La Guerre de 1914 est, ensuite, un sujet intéressant pour réfléchir à l’Histoire d’un pays. Le traumatisme humain, économique, démographique, que cette guerre a engendré a joué un rôle considérable dans le développement ultérieur des pays impliqués dans le conflit. Enfin, la Première Guerre mondiale soulève un certains nombre de questionnements qui sont utiles pour le présent : quel est le rapport entre les individus et l’État ? Que peut-on demander à un individu pour protéger l’État et la Nation ? Qu’est-ce que la solidarité ? Toutes ces questions qui se sont posées en 1914 sont toujours d’actualité pour nous, citoyens du XXIe siècle.

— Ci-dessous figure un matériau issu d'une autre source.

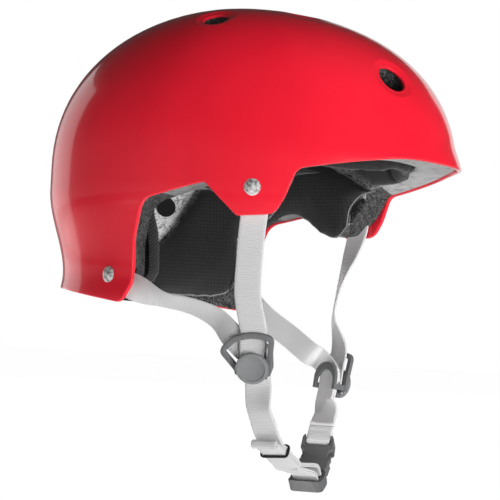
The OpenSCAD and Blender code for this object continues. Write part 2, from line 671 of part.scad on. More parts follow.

FRANCE 24 : Quelles sont les priorités de la "Mission du centenaire de la Première Guerre mondiale" pour que cela soit dignement commémoré?

Nicolas Offenstadt : Un centenaire réussi doit avoir une dimension mondiale. Des batailles ont été livrées en Afrique, en Asie, en Mésopotamie et à l’est de l’Europe. La mondialisation de la commémoration permettra de mettre en avant la participation réelle de chaque nation impliquée dans le conflit.

Par ailleurs, les colonies françaises à l’époque du conflit – qui sont aujourd’hui des états indépendants pour la majorité – doivent être tout autant concernées par le centenaire. Il est important d’intégrer la mémoire coloniale dans les commémorations de la Grande Guerre si l’on veut aujourd’hui apaiser les tensions que ces questions suscitent toujours aujourd’hui.

Il faut rappeler notamment que les soldats des colonies n’étaient pas seulement de bons soldats qui se sont sacrifiés pour la mère patrie, mais des individus qui ont souvent été enrôlés de force dans les régiments. Raconter la Grande Guerre, c’est donc aussi raconter les révoltes et les tensions sociales qui ont eu lieu dans les colonies françaises.

Il existe de nombreuses autres questions qui nécessitent d’être traitées comme, entre autres, celle de la non-reconnaissance du génocide arménien de la Turquie en 1915.

FRANCE 24 : Est-ce que ces commémorations suscitent le même intérêt pour tous les États qui y participent ?

Nicolas Offenstadt : Non. La Grande Guerre tient une place fondamentale dans l’histoire de la France et des Anglo-Saxons, notamment en Grande-Bretagne, au Canada, en Australie ou en Nouvelle-Zélande. Les Alliés partagent une mémoire très vive de ce passé. Ce n’est pas le cas avec l’Allemagne. Outre-Rhin, les grandes problématiques mémorielles sont plus récentes. Si la Première Guerre mondiale a eu un impact considérable sur l’histoire allemande du XXe siècle, elle a ensuite été éclipsée par des événements autrement plus traumatisants : la montée du nazisme, la seconde guerre mondiale, la division puis la réunification du pays. Il y a donc un décalage entre le rapport à la Grande Guerre des Alliés et celui des Allemands.

Il y a tout de même une véritable volonté des États de combler ces différences d’intensité. Dans son discours de lancement des commémorations du centenaire, prononcé jeudi 7 novembre, François Hollande a annoncé l’organisation d’une grande cérémonie franco-allemande avec son homologue le 3 août prochain, toujours dans l’idée de raviver la mémoire.